C’est le nom de l’application lancée par un collectif féministe en vue de faire
état du harcèlement de rue en Argentine, un problème prégnant dans le pays.

Face au
harcèlement de rue, le collectif féministe argentin MuMaLa (Mujeres de la
Matria Latinoamericana) vient de créer une application mobile. Lancée le 6
avril dernier lors de la semaine internationale de lutte contre le harcèlement
de rue, «MuMaLapp» permet aux femmes de signaler de manière anonyme toute
agression ou situation de harcèlement dont elles seraient victimes. Les
utilisatrices devront laisser une description de la situation qu’elles ont
vécue et donner leur âge ainsi leur localisation. L’objectif? Établir une carte
nationale du harcèlement de rue, afin de mettre en lumière l’ampleur de ce
problème persistant dans le pays. Disponible sur Android, l’application a déjà
été téléchargée plus d’un millier de fois en moins d’une semaine et reçoit des
plaintes de tout le pays, ainsi qu’en provenance de Bolivie et du Chili.
L’organisation
MuMaLa, qui milite pour les droits des femmes Argentines, a voulu agir en
réaction aux enquêtes qu’elle a menées en 2016, dans la ville de Buenos Aires
et au niveau national. Les sondages ont montré, que 93% des femmes interrogées
au niveau national ont déclaré avoir connu au moins une situation de
harcèlement dans la rue, et 100% d’entre elles dans la capitale. Le harcèlement
peut se traduire par une remarque sur leur apparence ou leurs vêtements, par
des cris, des sifflements ou des klaxons. MuMaLa espère ainsi que son
application permettra de pointer du doigt la culture du «piropo» (du
compliment), qui qualifie les réflexions que les Argentines reçoivent.
Une lutte
de longue haleine
Mais
l’idée de «MuMaLapp» se veut plus large. L’application pourra produire des
données statistiques, qui seront accessibles à la population, afin d’appuyer
les actions de MuMaLa et des politiques publiques en la matière. En particulier
la proposition de loi en ce moment étudiée par le Congrès argentin qui prévoit
de durcir la législation actuelle.
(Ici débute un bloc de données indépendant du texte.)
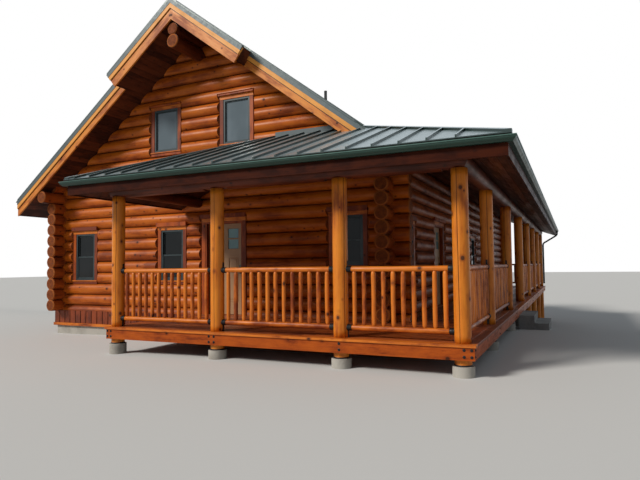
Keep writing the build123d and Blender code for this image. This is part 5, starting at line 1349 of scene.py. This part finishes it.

Elle suggère de sanctionner le harcèlement
de rue avec des amendes allant jusqu’à 1000 euros. Déjà fin 2016, le Parlement
communal de Buenos Aires a voté une loi
qualifiant le harcèlement de
rue de délit et le condamnant par des amendes pouvant aller jusqu’à 40 euros.
Une loi qui porte peu ses fruits dans la réalité puisque très peu d’Argentines
portent plainte.
Cette loi
a été adoptée un an après un fort
mouvement de contestation contre les violences sexistes
, en 2015, où
des centaines de milliers de femmes avaient manifesté en réaction à une vague
de féminicides (meurtre d’une femme en raison de son sexe) ayant eu lieu dans
le pays. Le mouvement a donné lieu au collectif #NiUnaMenos, contre les
violences faites aux femmes. En 2017 toujours, une femme était assassinée
toutes les 29 heures, selon l’Observatoire des féminicides dirigé par l’ONG La
Casa del encuentro.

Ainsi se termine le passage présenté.